Goal of the exercise = Copy out all of the data below with no alterations.

Provided records =
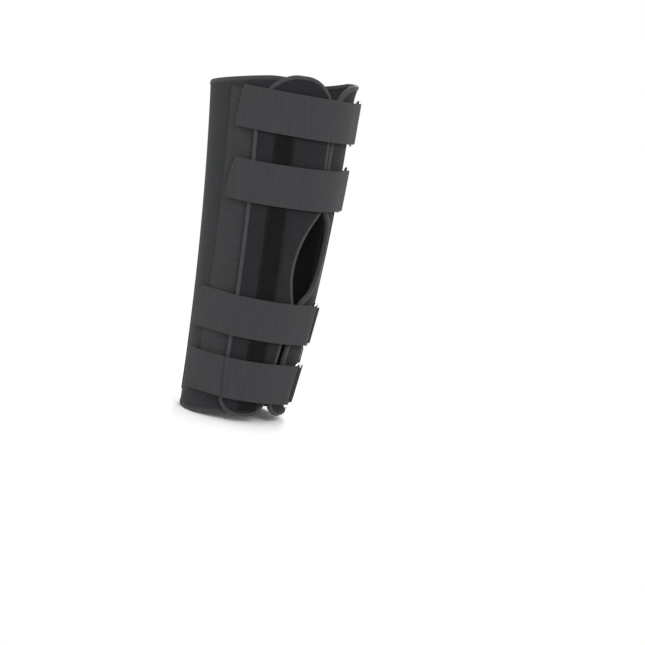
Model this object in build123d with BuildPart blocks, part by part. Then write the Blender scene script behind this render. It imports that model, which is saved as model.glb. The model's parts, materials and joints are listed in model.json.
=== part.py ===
"""Tri-panel knee immobiliser, 20 inch size, for a right leg.

The leg runs along +Z and the kneecap faces -Y, so the outer (lateral) side
of the leg is at -X.  Angles round the leg are measured from the front
towards the lateral side.  The origin is on the leg's axis, level with the
lowest edge of the rear panel.  All sizes are in millimetres.
"""
from build123d import *
import math
import os

os.makedirs("parts", exist_ok=True)

# ---- driving dimensions ----
length = 508.0            # overall length of the brace
bottom_radius = 67.5      # leg channel radius at the calf end
top_radius = 97.0         # leg channel radius at the thigh end
bow = 10.0                # the knee stands this far forward of the two ends
panel_bottom = 10.0       # lower end of the two side panels
strap_width = 60.0
wire = 4.0                # ring wire diameter
fold_gap = 0.3            # running clearance of webbing round a ring bar
ring_bars = 14.0          # distance between the two long bars of a ring
ring_length = strap_width + 6.4
keeper_width = 54.0
binding_width = 7.0

# ---- layers, as distances out from the leg channel ----
glue = 0.15               # glue line between two bonded layers
rear_foam_out = 6.0
landing_out = 7.2
hook_in, hook_out = 7.5, 8.8 - glue
side_in, side_out = 8.8, 14.8
stay_thick, pocket_thick = 1.6, 2.4
band_in, band_out = 8.6, 10.2
strap_thick = 1.6
inner_layer = 18.8        # inner face of the strap layer next to the panel
outer_layer = 21.0        # inner face of the strap's outer layer
single_layer = 19.1       # inner face of the outer layer beyond the inner layer's end
landed_layer = 10.2       # inner face where a strap lies on a landing strip
calf_layer = 13.0         # inner face where strap 4 lies on the calf band
fold_radius = wire / 2 + fold_gap
bar_offset = inner_layer + strap_thick + fold_radius

# angles between which each strap steps down over the lateral panel's rear edge
steps = {"strap_1": (58.5, 82.0), "strap_2": (57.5, 81.0), "strap_3": (56.0, 85.0), "strap_4": (55.0, 80.0)}

# name: (height, tilt, free bar angle, outer layer's end, inner layer's end)
straps = {
    "strap_1": (455.0, 2.0, -44.0, 81.0, 20.0),
    "strap_2": (354.0, 0.7, -44.0, 85.0, 14.0),
    "strap_3": (154.0, 3.5, -18.0, 107.0, 20.0),
    "strap_4": (62.0, 2.9, -10.0, 61.0, 110.0),
}
calf_strap = "strap_4"


def radius_at(z):
    return bottom_radius + (top_radius - bottom_radius) * z / length


def centre_at(z):
    """Forward (-Y) shift of the leg's axis, a parabola that peaks at the knee."""
    half = length / 2
    return -bow * (1 - ((z - half) / half) ** 2)


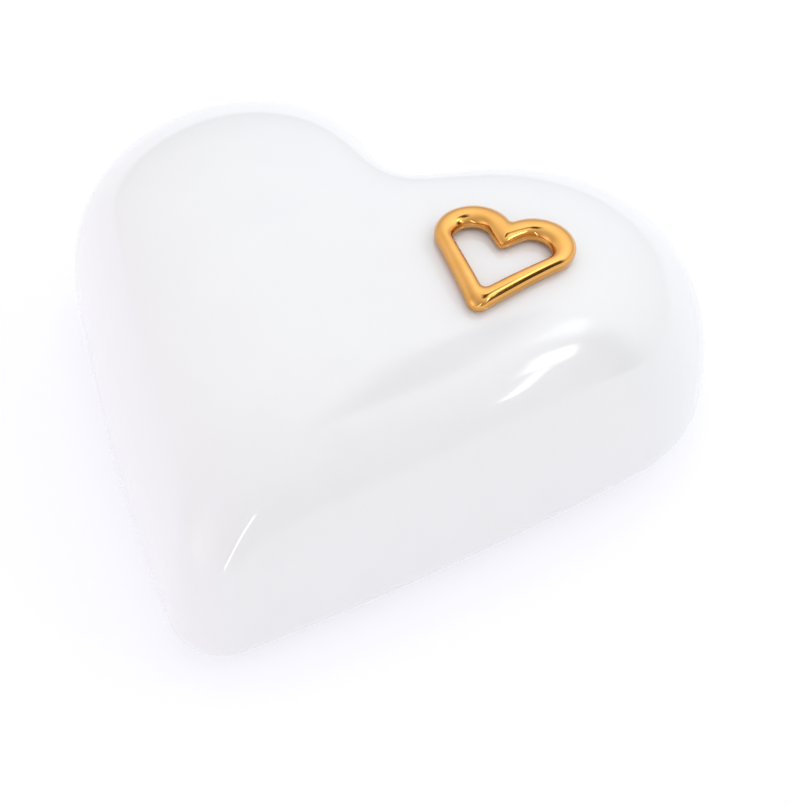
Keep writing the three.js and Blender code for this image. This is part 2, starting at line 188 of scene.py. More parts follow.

Response to this exercise =
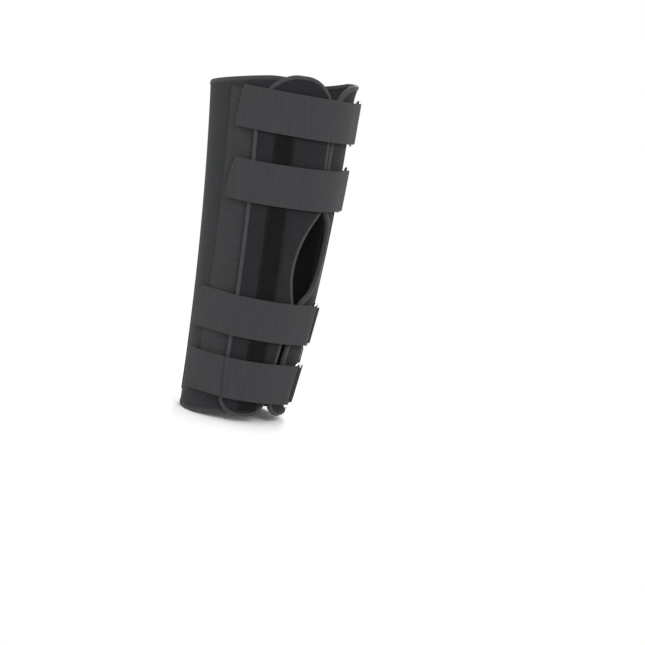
Model this object in build123d with BuildPart blocks, part by part. Then write the Blender scene script behind this render. It imports that model, which is saved as model.glb. The model's parts, materials and joints are listed in model.json.
=== part.py ===
"""Tri-panel knee immobiliser, 20 inch size, for a right leg.

The leg runs along +Z and the kneecap faces -Y, so the outer (lateral) side
of the leg is at -X.  Angles round the leg are measured from the front
towards the lateral side.  The origin is on the leg's axis, level with the
lowest edge of the rear panel.  All sizes are in millimetres.
"""
from build123d import *
import math
import os

os.makedirs("parts", exist_ok=True)

# ---- driving dimensions ----
length = 508.0            # overall length of the brace
bottom_radius = 67.5      # leg channel radius at the calf end
top_radius = 97.0         # leg channel radius at the thigh end
bow = 10.0                # the knee stands this far forward of the two ends
panel_bottom = 10.0       # lower end of the two side panels
strap_width = 60.0
wire = 4.0                # ring wire diameter
fold_gap = 0.3            # running clearance of webbing round a ring bar
ring_bars = 14.0          # distance between the two long bars of a ring
ring_length = strap_width + 6.4
keeper_width = 54.0
binding_width = 7.0

# ---- layers, as distances out from the leg channel ----
glue = 0.15               # glue line between two bonded layers
rear_foam_out = 6.0
landing_out = 7.2
hook_in, hook_out = 7.5, 8.8 - glue
side_in, side_out = 8.8, 14.8
stay_thick, pocket_thick = 1.6, 2.4
band_in, band_out = 8.6, 10.2
strap_thick = 1.6
inner_layer = 18.8        # inner face of the strap layer next to the panel
outer_layer = 21.0        # inner face of the strap's outer layer
single_layer = 19.1       # inner face of the outer layer beyond the inner layer's end
landed_layer = 10.2       # inner face where a strap lies on a landing strip
calf_layer = 13.0         # inner face where strap 4 lies on the calf band
fold_radius = wire / 2 + fold_gap
bar_offset = inner_layer + strap_thick + fold_radius

# angles between which each strap steps down over the lateral panel's rear edge
steps = {"strap_1": (58.5, 82.0), "strap_2": (57.5, 81.0), "strap_3": (56.0, 85.0), "strap_4": (55.0, 80.0)}

# name: (height, tilt, free bar angle, outer layer's end, inner layer's end)
straps = {
    "strap_1": (455.0, 2.0, -44.0, 81.0, 20.0),
    "strap_2": (354.0, 0.7, -44.0, 85.0, 14.0),
    "strap_3": (154.0, 3.5, -18.0, 107.0, 20.0),
    "strap_4": (62.0, 2.9, -10.0, 61.0, 110.0),
}
calf_strap = "strap_4"


def radius_at(z):
    return bottom_radius + (top_radius - bottom_radius) * z / length


def centre_at(z):
    """Forward (-Y) shift of the leg's axis, a parabola that peaks at the knee."""
    half = length / 2
    return -bow * (1 - ((z - half) / half) ** 2)


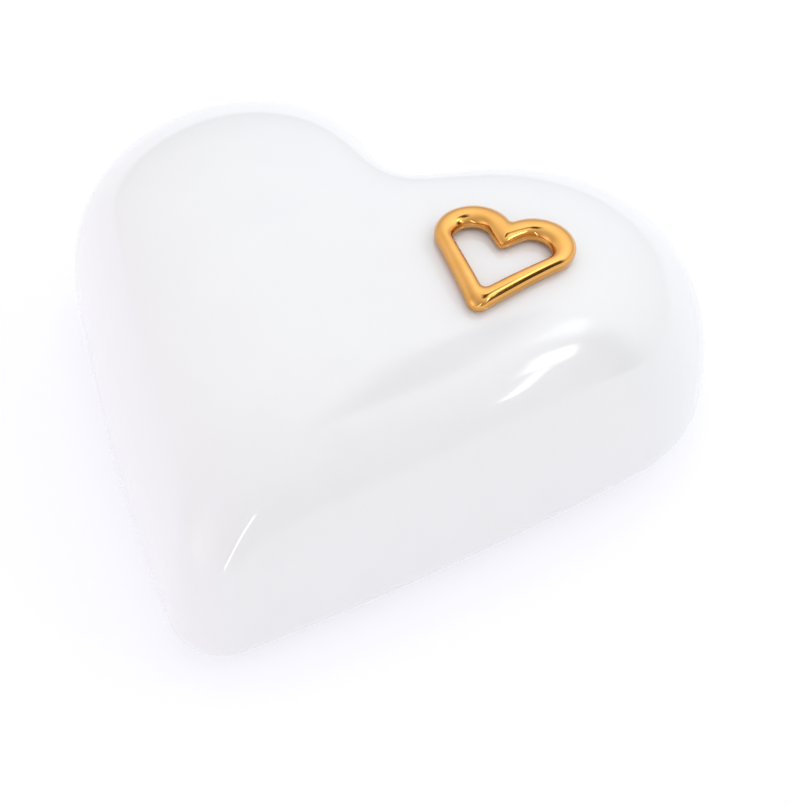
Keep writing the three.js and Blender code for this image. This is part 2, starting at line 188 of scene.py. More parts follow.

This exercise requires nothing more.